***** EXERCISE INPUTS

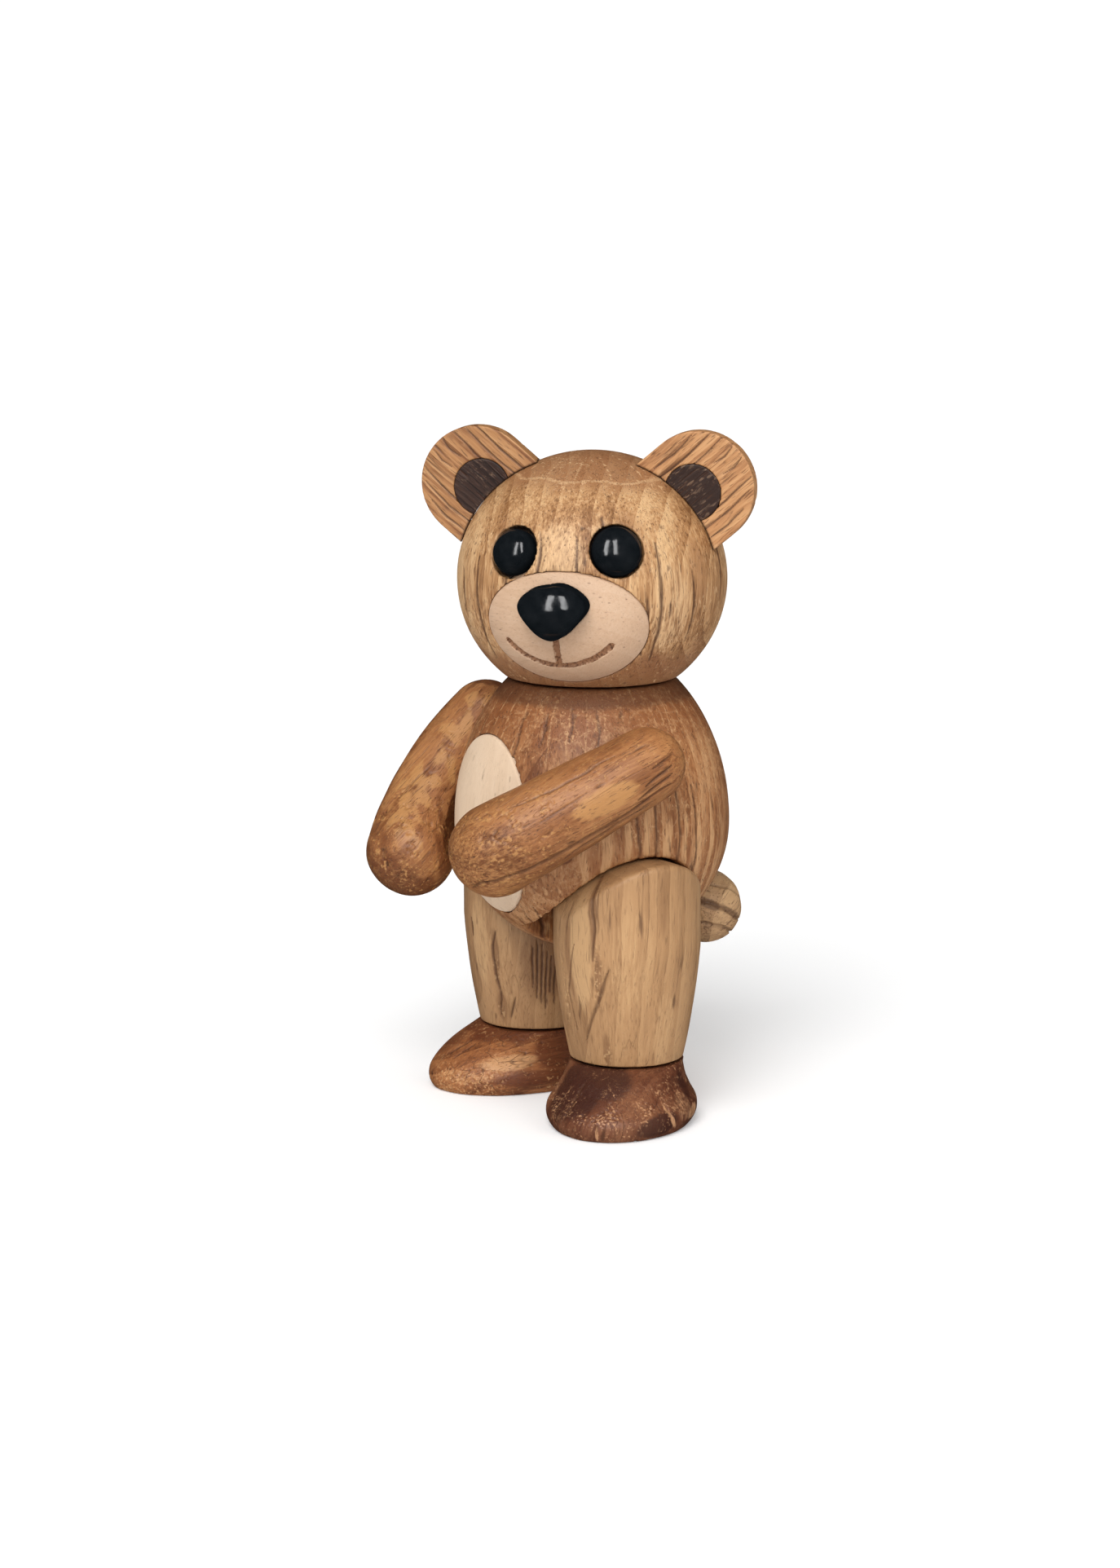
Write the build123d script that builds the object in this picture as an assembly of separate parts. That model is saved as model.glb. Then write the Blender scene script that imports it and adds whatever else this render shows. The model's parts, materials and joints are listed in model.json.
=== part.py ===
from build123d import *
import math
import os

# Jointed wooden bear: turned and shaped pieces on hidden dowels, one STEP file per piece.
# Millimetres, +Z up. The bear looks towards -Y and its left side is +X. The pieces are made
# about the body's turning axis, then the whole figure is centred over the origin, soles at Z = 0.

# ---------------------------------------------------------------- heights, from the floor up
FOOT_HEIGHT = 10.6
LEG_LENGTH_TO_HIP = 22.8
BODY_MIDDLE_ABOVE_HIP = 16.3
NECK_ABOVE_BODY_MIDDLE = 25.6
HEAD_MIDDLE_ABOVE_NECK = 17.2

# ---------------------------------------------------------------- clearances
SEAM_GAP = 0.3
END_FLOAT = 0.05
RUNNING_CLEARANCE = 0.05
RECESS_CLEARANCE = 0.4
TIP_CLEARANCE = 0.5

# ---------------------------------------------------------------- body
BODY_RADIUS = 24.35
BODY_UPPER_HALF = 32.0
BODY_LOWER_HALF = 23.0
NECK_EDGE_ROUND = 0.6
WEB_THICKNESS = 6.4

BELLY_INLAY_HALF_WIDTH = 12.7
BELLY_INLAY_HALF_HEIGHT = 15.8
BELLY_INLAY_RISE = 1.1
BELLY_INLAY_THICKNESS = 7.8

TAIL_RADIUS = 6.8
TAIL_DROOP = 37.7
TAIL_SUNK = 0.9
TAIL_DOWEL_RADIUS = 1.5
TAIL_DOWEL_IN_BODY = 7.0
TAIL_DOWEL_IN_TAIL = 6.0

# ---------------------------------------------------------------- head
HEAD_RADIUS = 23.75
HEAD_HALF_HEIGHT = 22.4
HEAD_TURN = 46.7

MUZZLE_HALF_WIDTH = 14.1
MUZZLE_HALF_HEIGHT = 10.5
MUZZLE_DROP = 6.9
MUZZLE_PROUD = 1.6
MUZZLE_DOME_DEPTH = 12.0
MUZZLE_SEAT_DEPTH = 6.5

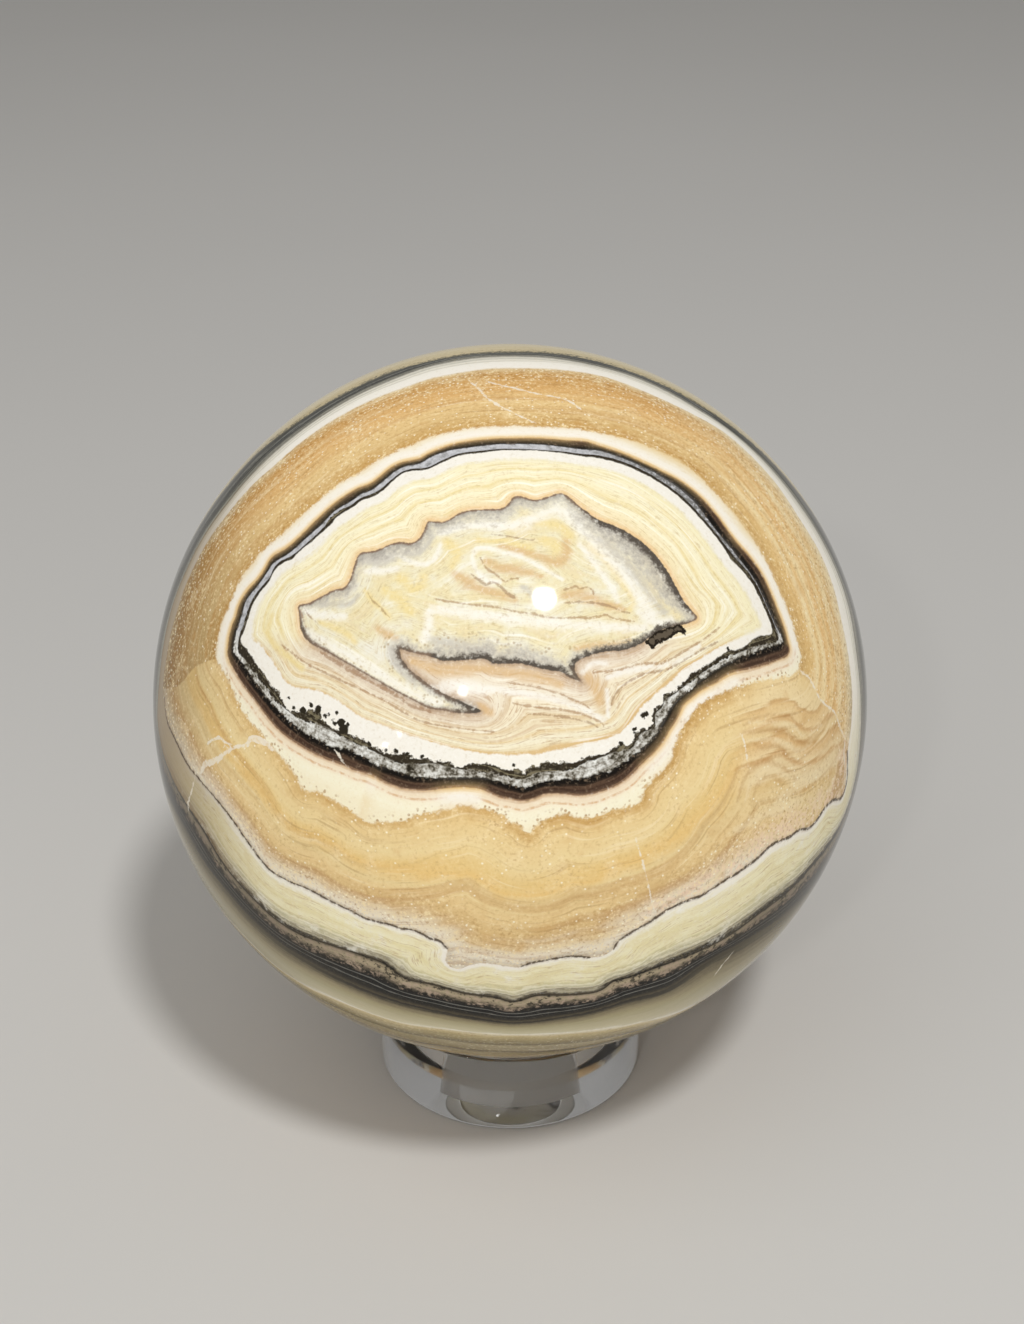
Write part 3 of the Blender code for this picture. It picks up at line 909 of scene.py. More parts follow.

**********

WHAT IS ASKED → Recopy the whole listing exactly.

SOLUTION BELOW →
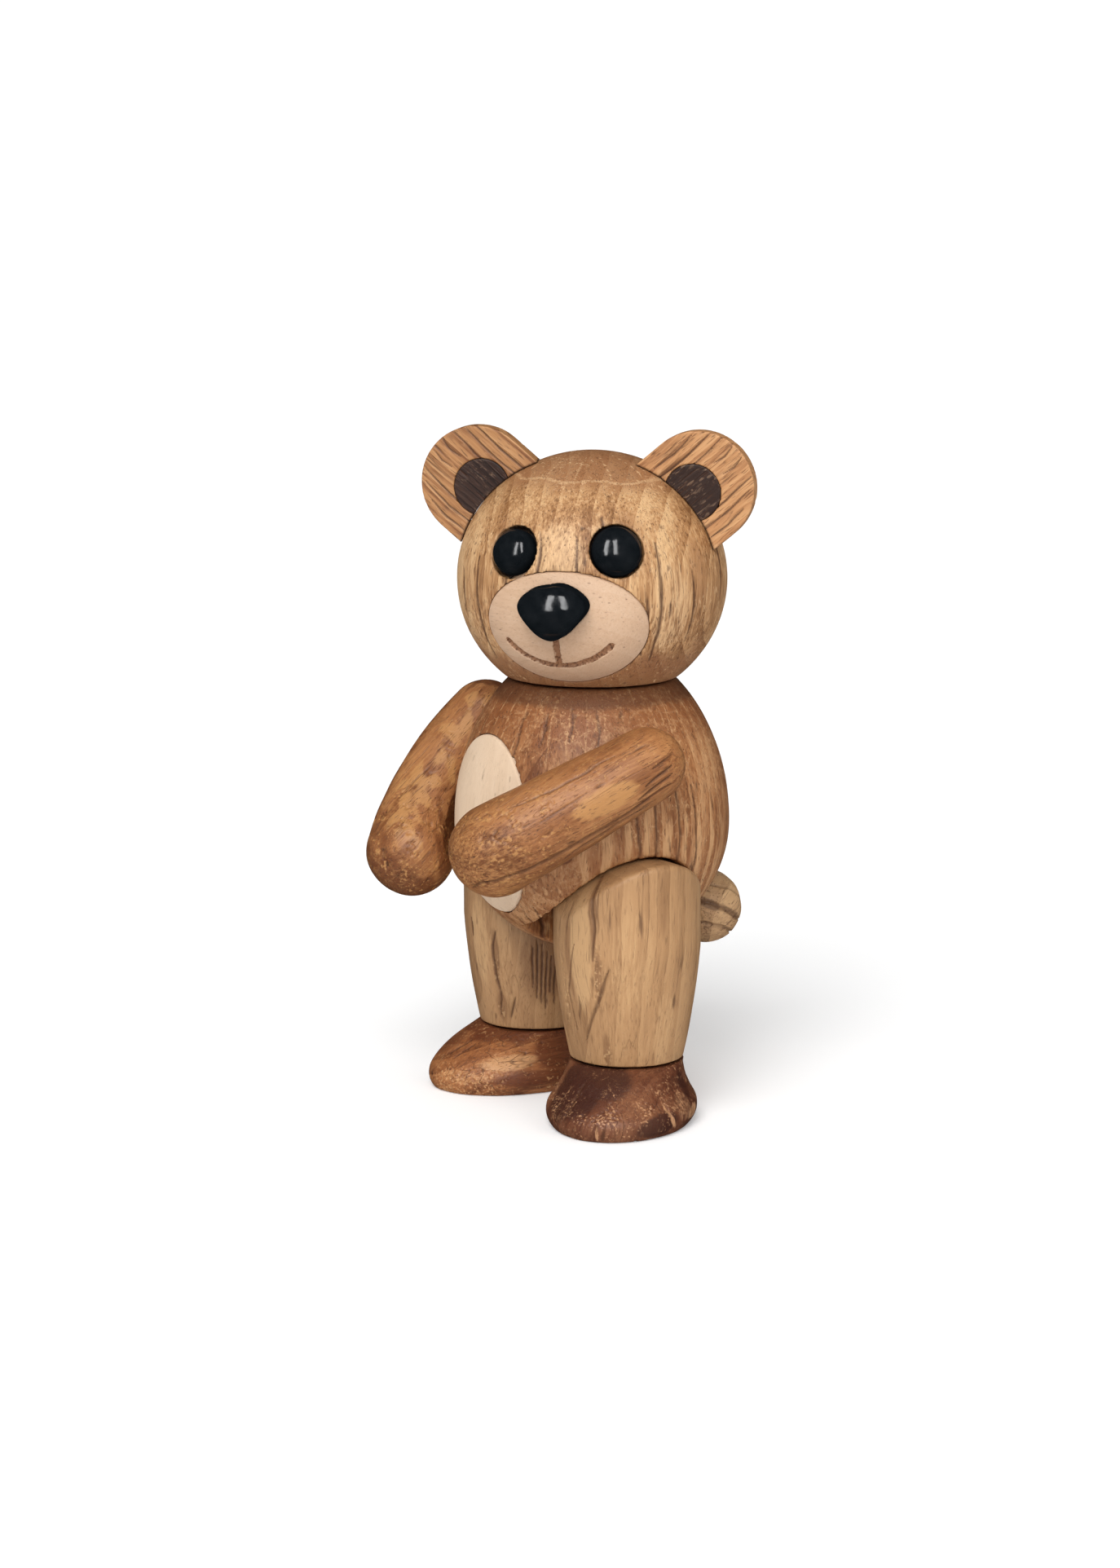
Write the build123d script that builds the object in this picture as an assembly of separate parts. That model is saved as model.glb. Then write the Blender scene script that imports it and adds whatever else this render shows. The model's parts, materials and joints are listed in model.json.
=== part.py ===
from build123d import *
import math
import os

# Jointed wooden bear: turned and shaped pieces on hidden dowels, one STEP file per piece.
# Millimetres, +Z up. The bear looks towards -Y and its left side is +X. The pieces are made
# about the body's turning axis, then the whole figure is centred over the origin, soles at Z = 0.

# ---------------------------------------------------------------- heights, from the floor up
FOOT_HEIGHT = 10.6
LEG_LENGTH_TO_HIP = 22.8
BODY_MIDDLE_ABOVE_HIP = 16.3
NECK_ABOVE_BODY_MIDDLE = 25.6
HEAD_MIDDLE_ABOVE_NECK = 17.2

# ---------------------------------------------------------------- clearances
SEAM_GAP = 0.3
END_FLOAT = 0.05
RUNNING_CLEARANCE = 0.05
RECESS_CLEARANCE = 0.4
TIP_CLEARANCE = 0.5

# ---------------------------------------------------------------- body
BODY_RADIUS = 24.35
BODY_UPPER_HALF = 32.0
BODY_LOWER_HALF = 23.0
NECK_EDGE_ROUND = 0.6
WEB_THICKNESS = 6.4

BELLY_INLAY_HALF_WIDTH = 12.7
BELLY_INLAY_HALF_HEIGHT = 15.8
BELLY_INLAY_RISE = 1.1
BELLY_INLAY_THICKNESS = 7.8

TAIL_RADIUS = 6.8
TAIL_DROOP = 37.7
TAIL_SUNK = 0.9
TAIL_DOWEL_RADIUS = 1.5
TAIL_DOWEL_IN_BODY = 7.0
TAIL_DOWEL_IN_TAIL = 6.0

# ---------------------------------------------------------------- head
HEAD_RADIUS = 23.75
HEAD_HALF_HEIGHT = 22.4
HEAD_TURN = 46.7

MUZZLE_HALF_WIDTH = 14.1
MUZZLE_HALF_HEIGHT = 10.5
MUZZLE_DROP = 6.9
MUZZLE_PROUD = 1.6
MUZZLE_DOME_DEPTH = 12.0
MUZZLE_SEAT_DEPTH = 6.5

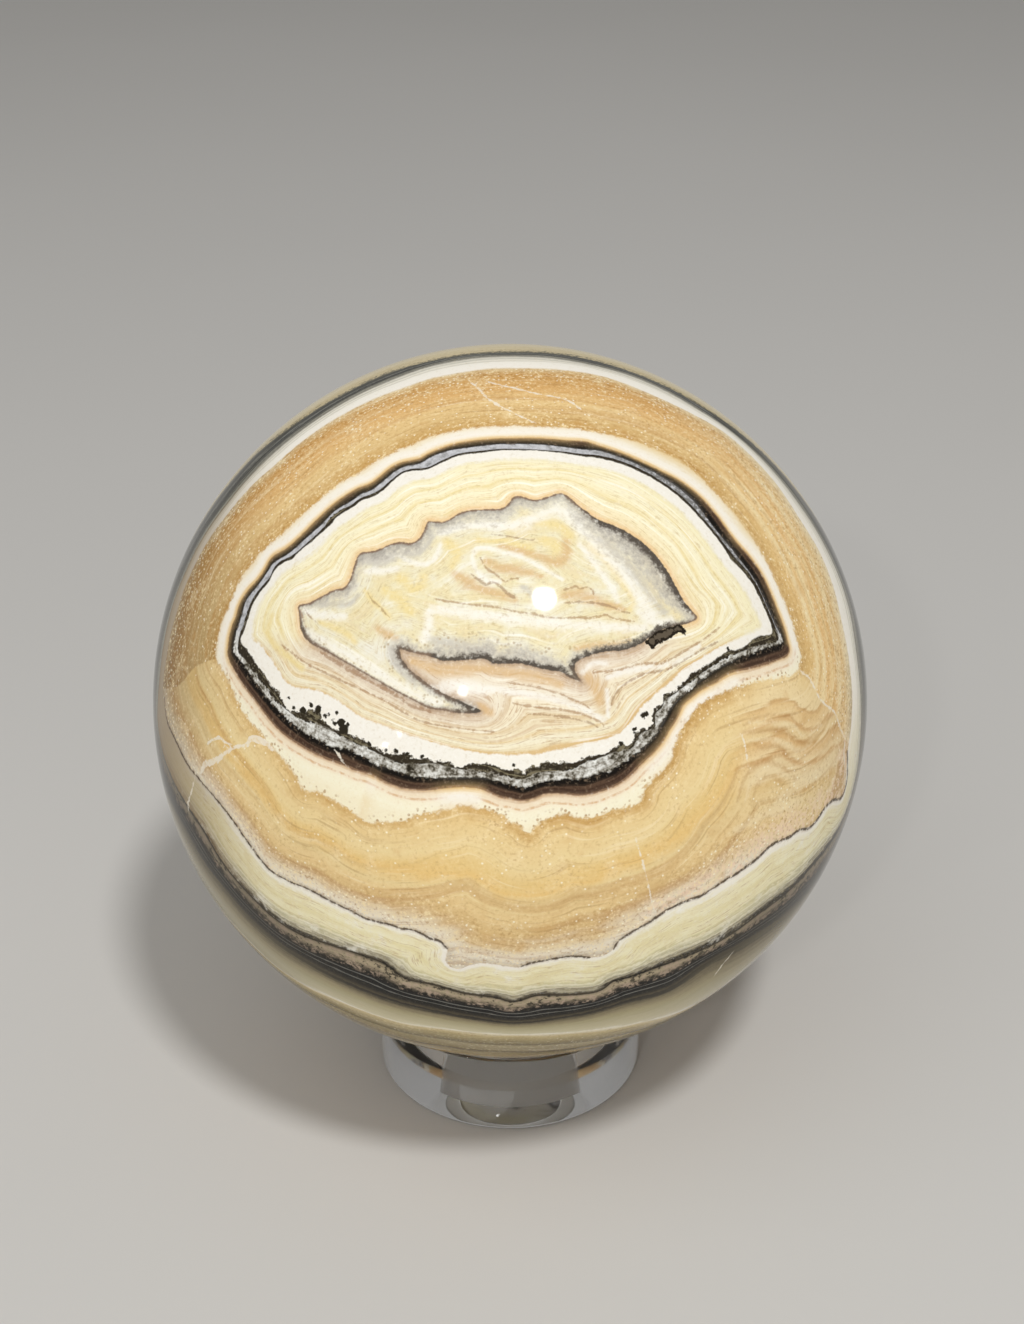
Write part 3 of the Blender code for this picture. It picks up at line 909 of scene.py. More parts follow.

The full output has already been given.